Priskos argues that a third downtown mall is good news. “I do think there’s room for everyone. We’re not over-retailed. The question is where we will be five years from now.”
Gateway needs a major facelift, argue some. “I think the flavor of Gateway may change a little bit,” says Mathis, “younger, hipper, a little bit more of a niche market.” Kaessner agrees. “They need to become everything that City Creek can’t be,” he says. “They need more edgy retailers, wild restaurants, things that City Creek would never let happen.”
Payne Anthony’s Farr remains upbeat about Trolley. “I’ve been here long enough to continue to trust it will be full and beautiful as it has been in the past.” New Trolley arrival Tony Weller, of Weller Book Works, hopes similar local retail stars like his bookstore will be attracted to what drew him to the mall—its quality of architecture and personality.
But rug merchant Raffi Daghlian is more skeptical. Trolley, he argues, is caught in a catch-22. To get more people in, it has to have more stores leased, but to get more stores it has to have more foot traffic to attract them. “We don’t have the grease,” he says, to stop the proverbial wheel from squeaking.

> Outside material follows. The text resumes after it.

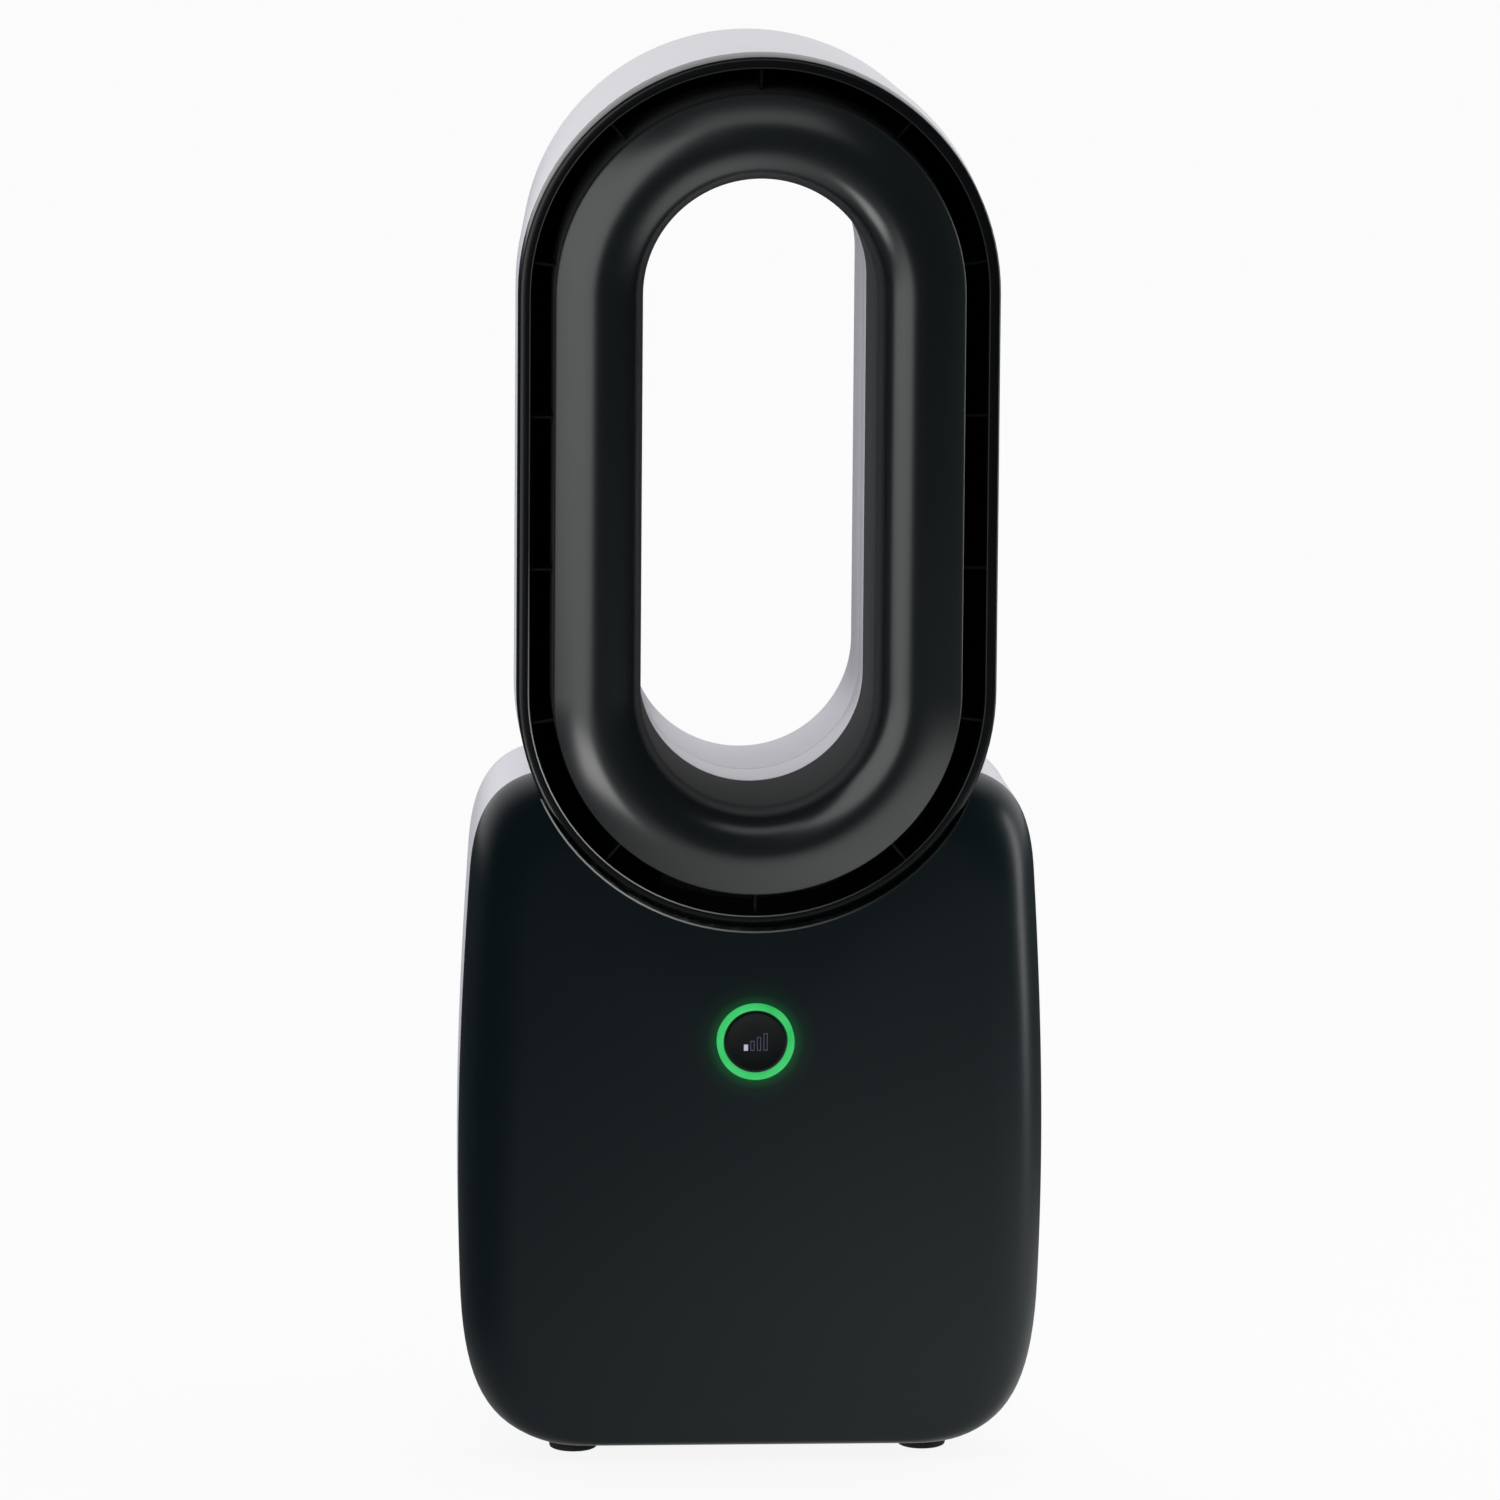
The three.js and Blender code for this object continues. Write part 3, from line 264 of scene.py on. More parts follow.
def make_floor():
    mesh = bmesh.new()
    bmesh.ops.create_grid(mesh, x_segments=8, y_segments=8, size=FLOOR_HALF)
    floor = add_mesh_object("floor", mesh)
    paint = Paint("floor")
    paint.set(Base_Color=FLOOR_SHADE, Roughness=0.9)
    mirrored = paint.mix(paint.nearness(GLOW_CENTRE, GLOW_REACH, GLOW_STOPS), DIM_STUDIO, WHITE)
    glossy = paint.ray("Glossy")
    white = paint.node("ShaderNodeEmission", {}, {"Color": paint.mix(glossy, WHITE, mirrored)})
    seen = (paint.ray("Camera") + paint.ray("Transmission")) * FLOOR_WHITE_SHARE + glossy
    mixed = paint.node("ShaderNodeMixShader", {}, {0: seen, 1: paint.surface.outputs[0], 2: white})
    paint.put(paint.tree.nodes["Material Output"].inputs[0], mixed)
    floor.data.materials.append(paint.material)


def make_world():
    world = bpy.data.worlds.new("studio")
    world.use_nodes = True
    bpy.context.scene.world = world
    room = Graph(world.node_tree)
    direction = room.node("ShaderNodeTexCoord", output="Generated")
    backwards = room.node("ShaderNodeSeparateXYZ", {}, {0: direction}, output="Y")
    mirrored = room.mix(room.ramp(backwards, BACKDROP_STOPS), DIM_STUDIO, WHITE)
    lit = room.mix(room.ray("Glossy"), EVEN_LIGHT, mirrored)
    seen = room.ray("Camera") + room.ray("Transmission")
    room.put(world.node_tree.nodes["Background"].inputs["Color"], room.mix(seen, lit, WHITE))


make_floor()
make_world()
print("floor and world made; the floor is", 2 * FLOOR_HALF, "m wide")

# %% [markdown]
# ## The lamps
# The highlights on the ring show one tall soft source at the front left, and a weaker one above. Area lamps do
# the same, because a gloss mirrors their shape. One low lamp lights the near side of the hole's roll, and a
# strip at the right draws the fine line down the right edge. Each is described by how bright its face is, so
# that its size can change without its highlight growing darker.

# %% Lamps
LOOP_MIDDLE = Vector((0, -0.07, 0.41))
LOW_LAMP_AIM = Vector((-0.16, -0.22, 0.50))


def make_lamp(name, place, width, height, radiance, target=LOOP_MIDDLE):
    """A soft box that faces its target. Its power follows from how bright its face is to be."""
    data = bpy.data.lights.new(name, "AREA")
    data.shape = "RECTANGLE"
    data.size = width
    data.size_y = height
    data.energy = radiance * math.pi * width * height
    lamp = add_object(name, data)
    lamp.location = place
    lamp.rotation_euler = (target - Vector(place)).to_track_quat("-Z", "Y").to_euler()
    lamp.visible_camera = False
    return lamp


front_softbox = make_lamp("front_softbox", (-0.80, -1.00, 0.60), 1.25, 1.20, 1.25)
top_softbox = make_lamp("top_softbox", (0.05, -1.00, 1.22), 0.80, 0.36, 0.75)
low_softbox = make_lamp("low_softbox", (-0.34, -0.47, 0.04), 0.26, 0.26, 3.4, LOW_LAMP_AIM)
make_lamp("right_strip", (1.10, 0.05, 0.35), 0.25, 0.9, 5.0)

# %% [markdown]
# ## Finishes
# Moulded plastic is never one flat colour: the grain of the tool scatters the gloss, and handling polishes or
# dulls it in broad patches. Each finish below is one function that gives a shell its colour, a fine grain in
# the bump and a slow wander in the roughness.

# %% Plastic finishes
PATCHES = 9
SATIN = 0.33
SATIN_MIRROR = 0.38
POLISHED = {"grain": 1400, "depth": 0.000006, "wander": 0.03}
MATT = 0.95
MATT_OVER = 10 * MM


def mould(paint, darker, lighter, roughness, grain=900, depth=0.00002, wander=0.06, mirror=0.5):
    """Broad patches of two shades and a fine grain. It returns how dull the surface is at each place."""
    slow = paint.noise(PATCHES, detail=3)
    fine = paint.noise(grain)
    paint.set(Base_Color=paint.mix(slow, darker, lighter))
    paint.fix("Specular IOR Level", mirror)
    paint.bump(fine, depth)
    return (slow - 0.5) * wander + (fine - 0.5) * wander + roughness


def plastic(name, colour, roughness, tint=0.06, matt_behind=None, **mould_settings):
    """A moulded plastic. Behind a given depth it can turn matt, as a bore does where no tool polished it."""
    paint = Paint(name)
    lighter = tuple(min(1, c * (1 + tint) + 0.002) for c in colour[:3]) + (1,)
    darker = tuple(c * (1 - tint) for c in colour[:3]) + (1,)
    dullness = mould(paint, darker, lighter, roughness, **mould_settings)
    if matt_behind is not None:
        depth = paint.node("ShaderNodeSeparateXYZ", {}, {0: paint.place}, output="Y")
        behind = paint.ramp((depth - matt_behind) * (1 / MATT_OVER) + 0.5, [(0.2, 0), (0.8, 1)])
        dullness = dullness + behind * (MATT - roughness)
    paint.set(Roughness=dullness)
    return paint.material


SATIN_BLACK = plastic("satin_black_plastic", linear(2, 18, 22), SATIN, mirror=SATIN_MIRROR)
GLOSS_BLACK = plastic("gloss_black_plastic", linear(2, 10, 11), 0.25, mirror=0.4, **POLISHED)
RING_BLACK = plastic(
    "ring_black_plastic", linear(2, 10, 11), 0.25, matt_behind=-66 * MM, mirror=1.0, **POLISHED)
RIM_BLACK = plastic("rim_black_plastic", linear(1, 3, 4), 0.22, **POLISHED)
PALE_SHELL = plastic("pale_shell_plastic", linear(214, 213, 220), 0.38, tint=0.015)
# The airway's dark is painted shade: a dark skin where the pale shell would show in the deep outlet.
AIRWAY_SHADE = plastic("airway_painted_shade", linear(5, 5, 6), 0.7, depth=0.00004)
DARK_PLASTIC = plastic("dark_plastic", linear(24, 26, 27), 0.6, depth=0.00004)
GREY_PLASTIC = plastic("grey_plastic", linear(98, 101, 105), 0.55, depth=0.00004)
RUBBER = plastic("rubber", linear(18, 18, 18), 0.85, grain=500, depth=0.00006)
WHITE_NYLON = plastic("white_nylon", linear(232, 230, 220), 0.5)
FILTER_PAPER = plastic("filter_paper", linear(238, 237, 230), 0.9, grain=350, depth=0.00012)
print("plastics made:", len(bpy.data.materials))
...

SKB, meanwhile, has put the mall up for sale. “We’re trying to determine if it’s right for us to sell it or continue to own and operate it,” Fetherston says. Either way, he expects Trolley to survive another 100 years, unlike regional malls that quickly pass from fashion. “I don’t think it ever was [a regional mall], I don’t think it ever will be.”
In this constant recycling of retail space, of games played by powerful financial forces, it seems the winner is whoever has “the deepest pockets and the longest Rolodex list,” Kaessner says. Go up against the kind of financial clout that Taubman and the LDS Church are wielding, “and you’re going to lose.”